On 8 February, Peter Emerson (the de Borda Institute, www.deborda.org) made a presentation of The Punters’ Guide to Democracy (2022, Springer, Heidelberg) to President Michael D. Higgins at Áras an Uachtaráin. He was joined by Prof. Peter Stone, Cllr. Dr. Vanessa Liston, and Rosalind Skillen (Master’s student, UCD).


This is Peter Emerson’s argument for adopting the Modified Borda Count:
Binary voting in decision-making is seldom questioned. It is used in parliamentary votes and in referendums; it is said it was deployed in China’s CCP Standing Committee in 1989 on Tiān’ānmén, and it’s even in Article 97 of North Korea’s constitution. It’s everywhere. It was the basis of the creation/concoction of Northern Ireland; it was used in the split which led to the formation of the Bolsheviks – the very word means ‘members of the majority’; weighted majority voting was deployed in Germany in 1933, the Enabling Act, when Hitler took total power; and “all the wars in the former Yugoslavia started with a [binary] referendum,” (Oslobodjenje, Sarajevo’s famous newspaper, 7.2.1999), as did today’s conflict in Ukraine. It is indeed ubiquitous, and often iniquitous.
Electroral systems vary enormously, sometimes electing an individual like a president, sometimes hundreds as in an entire parliament. In contrast, decision-making is much simpler: it is used to select a singleton – either a single social choice or a prioritisation – but here too, there are quite a few systems offering the voter (parliamentarian or punter) a single or many a preference.
Binary voting was first used by the Greeks of course, 2,500 years ago, and shortly afterwards by the Chinese, in the Former Hán Dynasty. Multi-option decision-making dates from the year 105: when studying the three options presented to a Roman jury at a murder trial – acquittal, banishment or capital punishmnent – Pliny the Younger realised that if there was no majority in favour of any one option, there was a majority against every option. (As was the case in Brexit.)
The first government to deploy plurality voting was in China in 1197, during the Jurchen Jīn Dynasty. A century later, Ramón Llull spoke of preferential voting, and in 1433, Cardinal Nicholas Cusanus suggested a preferential points system, today’s (Modified) Borda Count, MBC. Other methodologies include approval voting, the two-round system, the single transferable vote STV (otherwise known as the alternative vote AV or ranked choice voting RCV), range voting and the Condorcet rule.

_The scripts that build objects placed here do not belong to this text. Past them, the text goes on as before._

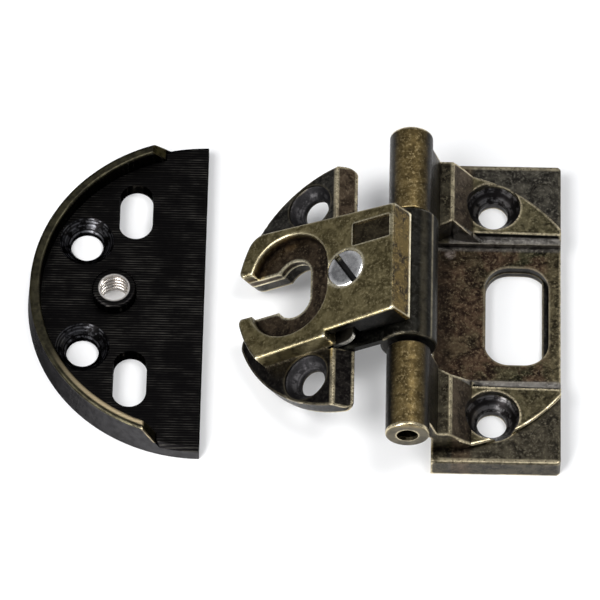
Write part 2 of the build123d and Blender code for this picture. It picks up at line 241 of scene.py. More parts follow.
def distanceFrom(tree, centre, stretch=(1, 1, 1)):
    # a stretch of 0 along an axis measures from a line instead of a point
    scaled = tuple(c * s for c, s in zip(centre, stretch))
    return vectorStep(tree, "DISTANCE", objectPlace(tree, stretch), scaled).outputs["Value"]


def distanceFromAxis(tree, centre, direction):
    # distance from the line through centre along direction
    offset = vectorStep(tree, "SUBTRACT", objectPlace(tree), centre)
    turned = vectorStep(tree, "CROSS_PRODUCT", offset.outputs["Vector"], direction)
    length = tree.nodes.new("ShaderNodeVectorMath")
    length.operation = "LENGTH"
    tree.links.new(turned.outputs["Vector"], length.inputs[0])
    return length.outputs["Value"]


def facingUp(tree, fade):
    coordinate = tree.nodes.new("ShaderNodeTexCoord")
    facing = tree.nodes.new("ShaderNodeSeparateXYZ")
    tree.links.new(coordinate.outputs["Normal"], facing.inputs["Vector"])
    return spread(tree, facing.outputs["Z"], fade)


# Sizes and shares of wear that all the castings have
casting = {
    "blotch": 2.0, "blotchFade": (0.36, 0.64), "fleck": 0.5, "fleckFade": (0.50, 0.68),
    "soot": (0.006, 0.005, 0.005), "cornerReach": 1.8, "cornerFade": (0.12, 0.7), "cornerDirt": 0.85,
    "bare": (0.72, 0.62, 0.41), "edgeReach": 0.7, "edgeFade": (0.15, 0.45),
    "rub": 0.85, "rubLeast": 0.35, "rubGrain": 2.4, "rubFade": (0.32, 0.6),
    "holes": (), "ringWidth": 0.7,
    "roughest": 0.48, "smoothest": 0.30, "roughFade": (0.35, 0.65), "polish": 0.14,
    "castDepth": 0.04, "lumpShare": 0.6, "grainShare": 0.4,
}
turnedMarks = {"ringFade": (0.36, 0.76), "breakGrain": 1.5, "breakFade": (0.42, 0.58), "rim": (-0.12, 0.08)}


# Patina: dark ground, middle tone in blotches, lighter flecks on top
def patina(tree, look, tones):
    blotches = spread(tree, noise(tree, look["blotch"], 4, 0.6, distortion=0.5), look["blotchFade"])
    flecks = spread(tree, noise(tree, look["fleck"], 5, 0.75), look["fleckFade"])
    dark, middle, light = tones
    return blendColour(tree, flecks, blendColour(tree, blotches, dark, middle), light)


# Turned marks about each hole's axis: broken rings, out to a reach, and the cones that hold them. The light
# rings are partly real marks and partly painted glints in the countersinks
def ringMarks(tree, centres, direction, reach, width):
    rings = []
    cones = []
    for centre in centres:
        away = distanceFromAxis(tree, centre, direction)
        cone = before(tree, away, [reach + side for side in turnedMarks["rim"]])
        wave = tree.nodes.new("ShaderNodeTexNoise")
        wave.noise_dimensions = "1D"
        wave.inputs["Scale"].default_value = 1 / (width * mm)
        tree.links.new(away, wave.inputs["W"])
        rings.append(overlap(tree, spread(tree, wave.outputs["Fac"], turnedMarks["ringFade"]), cone))
        cones.append(cone)
    broken = spread(tree, noise(tree, turnedMarks["breakGrain"], 4, 0.65), turnedMarks["breakFade"])
    return overlap(tree, either(tree, *rings), broken), either(tree, *cones)


# Antique brass: low ground stays dark, raised ground is olive, outer edges are rubbed bright
def agedBrass(name, look, zones, ridges, shelters):
    material, tree, shader = newMaterial(name)
    colour = patina(tree, look, look["ground"])
    for tones, zone in zones:
        colour = blendColour(tree, zone(tree), colour, patina(tree, look, look[tones]))
    grain = noise(tree, look["fleck"], 5, 0.7)
    rough = spread(tree, grain, look["roughFade"], look["smoothest"], look["roughest"])
    if look["holes"]:
        rings, cones = ringMarks(tree, look["holes"], look["holeAxis"], look["holeReach"], look["ringWidth"])
        # countersinks: dark, with light grey rings that are partly turned marks and partly painted glints
        drilled = blendColour(tree, rings, look["drilled"], look["drilledMarkAndGlint"])
        colour = blendColour(tree, cones, colour, drilled)
        rough = combine(tree, "ADD", rough, overlap(tree, cones, look["holeDull"]))
    corners = spread(tree, cornerShade(tree, look["cornerReach"], False), look["cornerFade"])
    colour = blendColour(tree, overlap(tree, corners, look["cornerDirt"]), colour, look["soot"])
    edge = spread(tree, cornerShade(tree, look["edgeReach"], True), look["edgeFade"])
    for ridge in ridges:
        edge = either(tree, edge, ridge(tree))
    for shelter in shelters:
        edge = overlap(tree, edge, without(tree, shelter(tree)))
    broken = spread(tree, noise(tree, look["rubGrain"], 4, 0.7), look["rubFade"], look["rubLeast"])
    rubbed = overlap(tree, edge, broken, look["rub"])
    colour = blendColour(tree, rubbed, colour, look["bare"])
    tree.links.new(colour, shader.inputs["Base Color"])
    smoothed = combine(tree, "SUBTRACT", rough, overlap(tree, rubbed, look["polish"]))
    tree.links.new(smoothed, shader.inputs["Roughness"])
    shader.inputs["Metallic"].default_value = 1.0
    lumps = overlap(tree, noise(tree, look["blotch"], 3, 0.5), look["lumpShare"])
    height = combine(tree, "ADD", lumps, overlap(tree, grain, look["grainShare"]))
    bump(tree, shader, height, look["castDepth"])
    return material


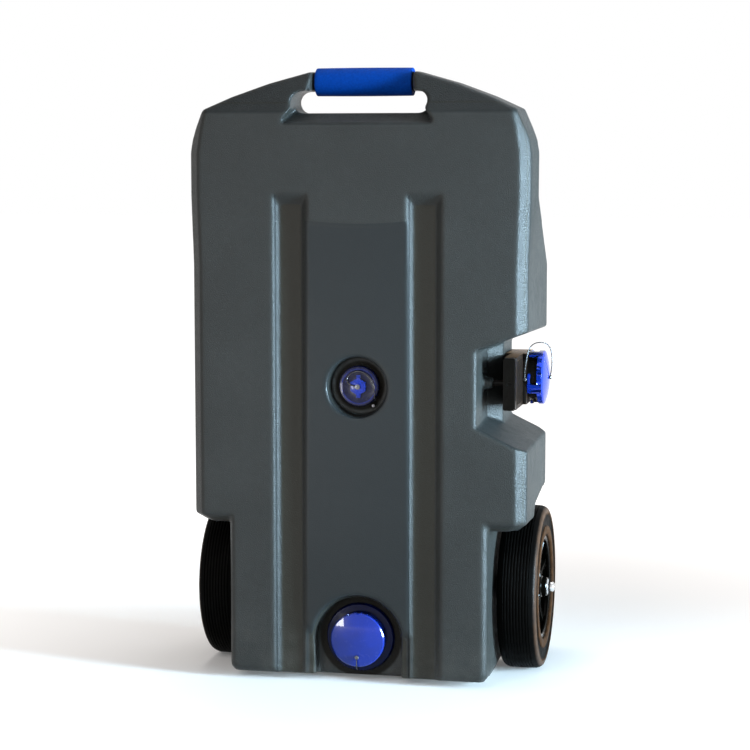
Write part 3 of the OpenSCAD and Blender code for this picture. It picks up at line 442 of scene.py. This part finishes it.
def applied(obj):
    """Turns an object's modifiers into mesh."""
    graph = bpy.context.evaluated_depsgraph_get()
    mesh = bpy.data.meshes.new_from_object(obj.evaluated_get(graph))
    obj.modifiers.clear()
    obj.data = mesh
    return obj


def node_copy(node, name):
    """A copy of a CAD node's mesh, welded and with its flat faces joined."""
    bm = bmesh.new()
    bm.from_mesh(frame["nodes"][node].data)
    bmesh.ops.remove_doubles(bm, verts=bm.verts, dist=1e-6)
    bmesh.ops.dissolve_limit(bm, angle_limit=math.radians(0.8), verts=bm.verts, edges=bm.edges)
    return built(name, bm)


def softened(node, width, segments=3, angle=32.0):
    """A CAD node with its hard edges rounded, which stands for that node."""
    obj = node_copy(node, node + "_soft")
    bevel = obj.modifiers.new("bevel", "BEVEL")
    bevel.width = width
    bevel.segments = segments
    bevel.limit_method = "ANGLE"
    bevel.angle_limit = math.radians(angle)
    return finished(applied(obj), node)


def lathe(name, profile, centre, axis, steps=160):
    """Turns an outline of (radius, distance along the axis) about an axis through centre."""
    bm = bmesh.new()
    turn = Vector((0, 0, 1)).rotation_difference(Vector(axis)).to_matrix()
    rings = []
    for k in range(steps):
        a = 2 * math.pi * k / steps
        rings.append([bm.verts.new(Vector(centre) + turn @ Vector((r * math.cos(a), r * math.sin(a), h)))
                      for r, h in profile])
    count = len(profile)
    for k in range(steps):
        here, there = rings[k], rings[(k + 1) % steps]
        for i in range(count):
            j = (i + 1) % count
            bm.faces.new((here[i], there[i], there[j], here[j]))
    bmesh.ops.remove_doubles(bm, verts=bm.verts, dist=1e-7)
    bmesh.ops.dissolve_degenerate(bm, dist=1e-7, edges=bm.edges)
    bmesh.ops.recalc_face_normals(bm, faces=bm.faces)
    return built(name, bm)


# Pieces

# Holes through the tank's wall: a point on the axis, the axis and the radius
WALL_HOLES = [
    ((0, 0, VENT_Z), "Y", 0.0280),
    ((0, 0, INLET_Z), "Y", 0.0415),
    ((0, DRAIN_Y, DRAIN_Z), "X", 0.0415),
    ((0, STAY_Y, DRAIN_Z), "X", 0.0030),
]


def on_hole(point):
    """Whether a point lies on the wall of one of the tank's holes."""
    for centre, axis, radius in WALL_HOLES:
        gap = point - Vector(centre)
        gap["XYZ".index(axis)] = 0
        if abs(gap.length - radius) < 0.2 * MM:
            return True
    return False


def close_over(bm):
    """Keeps the tank's outer skin and closes the holes that its fittings cover."""
    wall = {face for face in bm.faces if all(on_hole(v.co) for v in face.verts)}
    start = max((f for f in bm.faces if f not in wall), key=lambda f: max(abs(v.co.x) for v in f.verts))
    reached, queue = {start}, [start]
    while queue:
        for edge in queue.pop().edges:
            for face in edge.link_faces:
                if face not in reached and face not in wall:
                    reached.add(face)
                    queue.append(face)
    bmesh.ops.delete(bm, geom=[f for f in bm.faces if f not in reached], context="FACES")
    bmesh.ops.holes_fill(bm, edges=[e for e in bm.edges if e.is_boundary], sides=0)


def make_tank():
    """The moulded tank: the CAD shell's outer skin with its edges melted round."""
    bm = bmesh.new()
    bm.from_mesh(frame["nodes"]["tank_shell"].data)
    bmesh.ops.remove_doubles(bm, verts=bm.verts, dist=1e-6)
    close_over(bm)
    obj = built("tank_body", bm)
    remesh = obj.modifiers.new("remesh", "REMESH")
    remesh.mode = "VOXEL"
    remesh.voxel_size = 3.0 * MM
    smooth = obj.modifiers.new("smooth", "SMOOTH")
    smooth.factor = 0.5
    smooth.iterations = 8
    return finished(applied(obj), "tank_shell", 180.0)


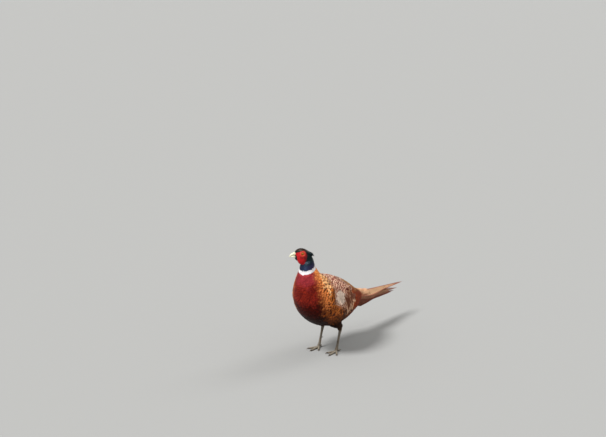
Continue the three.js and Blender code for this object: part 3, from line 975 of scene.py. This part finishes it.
def head_colours(points):
    """The head's and neck's looks, the body's places nearest to them, and how white each is."""
    left, forward, up = in_head(points)
    station, angle = body_place(points)
    low = smooth(13.2, 11.9, station) * smooth(-12, -26, up)
    flank = smooth(0.3, 0.9, np.abs(np.sin(angle))) * low
    crown = smooth(7, 14, up) * (1 - smooth(8, 14, np.abs(left)))
    throat = smooth(-10, -18, up) * smooth(14, 20, forward)
    core = linear((11, 34, 36)) * np.ones((len(points), 1))
    # the blue low on the neck and the purple at its sides, on the feathers and their rims, are partly the
    # neck's own hues and partly a painted iridescent sheen placed by position
    tints = (
        ((34, 48, 86), low),
        ((60, 34, 76), 0.6 * flank),
        ((62, 44, 32), 0.9 * crown),
        ((10, 16, 15), 0.7 * throat),
    )
    for colour, share in tints:
        core = blend(core, linear(colour), share[:, None])
    rim = blend(core * 0.5, linear((40, 56, 84)), (low * 0.3)[:, None])
    white = window(ring_place(station, angle), RING_LOW - 0.1, RING_LOW - 0.05, RING_HIGH, RING_HIGH + 0.05)
    white = white * smooth(-16, -22, up)
    core, rim = blend(core, RING_CORE, white[:, None]), blend(rim, RING_RIM, white[:, None])
    marks = np.array([[0.35, 0, 0]]) * np.ones((len(points), 1))
    return Look(core, core, rim, rim * 0.4, marks), station, angle, white


def make_skin():
    """One skin for all the flesh, and the claws and spurs that stand apart from it."""
    body_points, body_quads = shrunk_body()
    head_points, head_quads = head_hull.points, head_hull.quads
    looks = [body_look(*body_place(body_points))[0], head_colours(head_points)[0]]
    head_bare = bare(head_points)
    face = head_points - head_hull.normals * (1.3 * (1 - head_bare))[:, None]
    scaly, horny = make_legs()
    leg_points, leg_quads, leg_caps, leg_vane = scaly.joined()
    a, b = len(body_points), len(body_points) + len(face)
    points = np.concatenate([body_points, face, leg_points])
    quads = np.concatenate([body_quads, head_quads + a, leg_quads + b])
    _, forward, up = in_head(head_points)
    dusky = np.maximum(smooth(6, -7, forward), 0.8 * smooth(8, 15, up))
    eye_ring = 1 - smooth(7.5, 11.5, np.hypot(forward - EYE_PLACE[1], up - EYE_PLACE[2]))
    red = head_bare[head_quads].mean(1) > 0.15
    material = np.concatenate([np.zeros(len(body_quads)), red, np.full(len(leg_quads) + len(leg_caps), 2)])
    ob = made("skin", points, [quads, leg_caps + b], [skin, wattle, leg_scales], material)
    plain = np.full((len(leg_points), 3), 0.2)
    for key in ("core", "rim"):
        attribute(ob, key, "FLOAT_COLOR", np.concatenate([*(look.fields[key] for look in looks), plain]))
    face_vane = np.stack([head_bare, dusky, eye_ring], 1)
    attribute(ob, "vane", "FLOAT_VECTOR", np.concatenate([np.zeros((a, 3)), face_vane, leg_vane]))
    part_of(ob, "body_feathers", *FLESH, *FACE, *LEG_NODES)
    points, quads, caps, vane = horny.joined()
    claws = made("claws", points, [quads, caps], [claw_horn])
    attribute(claws, "vane", "FLOAT_VECTOR", vane)
    part_of(claws, "claw_horn", *CLAW_NODES)


# The body's coat

PACKING = 0.86
BODY_TRIES = 260000
MAP_EDGE = 0.01
MAP_SPAN = 0.98


def spread(points, gaps, cell):
    """The indices of points that each keep their own gap to the ones before."""
    bins, kept = {}, []
    keys = np.floor(points / cell).astype(int).tolist()
    around = [(x, y, z) for x in (-1, 0, 1) for y in (-1, 0, 1) for z in (-1, 0, 1)]
    for i, (x, y, z) in enumerate(keys):
        near = [j for dx, dy, dz in around for j in bins.get((x + dx, y + dy, z + dz), ())]
        if near and (((points[near] - points[i]) ** 2).sum(1) < gaps[i] ** 2).any():
            continue
        bins.setdefault((x, y, z), []).append(i)
        kept.append(i)
    return np.array(kept)


def scattered(count, station_range):
    """Stations and angles spread over the body as closely as its tracts ask."""
    s = rng.uniform(*station_range, count)
    a = rng.uniform(0, FULL_TURN, count)
    e = 0.02
    area = np.linalg.norm(np.cross(body(s + e, a) - body(s - e, a), body(s, a + e) - body(s, a - e)), axis=1)
    chosen = rng.random(count) < area / area.max()
    s, a = s[chosen], a[chosen]
    gaps = body_look(s, a)[1][:, 2] * PACKING
    kept = spread(body(s, a), gaps, gaps.max())
    return s[kept], a[kept]


def bake_spot(station, angle):
    """Places on the bake's map for places of the body, by the turn round it and the station."""
    return MAP_EDGE + MAP_SPAN * np.stack([angle / FULL_TURN, (station + 2) / 15.5], -1)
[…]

In contrast to many another book on voting systems, The Punters’ Guide to Democracy looks at decision-making. The conclusion is stark: majority voting is not only divisive, adversarial and, sometimes, inaccurate – it is also horribly manipulable, as was seen in Brexit, as is seen in Ukraine. It really is time it was questioned, and the text proves that binary voting allows the leader who so wishes – Napoléon, Johnson, Putin – to not only select the option(s) but also, in choosing the order of voting, to determine the outcome.
If only for the sake of Ukraine, Ireland should replace binary voting, both in the Dáil and in referendums, with the MBC; at best, the latter identifies the option with the highest average preference. So it is ideally suited for pluralist occasions like the COP gatherings. It is not only inclusive, literally, it is also non-majoritarian. This means it could pave the way for broad, all-party coalitions, governments of national unity. The appropriate methodology is the matrix vote, which Ireland should adopt, now, before a future election sees Sinn Féin win 50% + 1. It is the only voting methodology which is an Irish invention: and it’s all in The Punters’ Guide.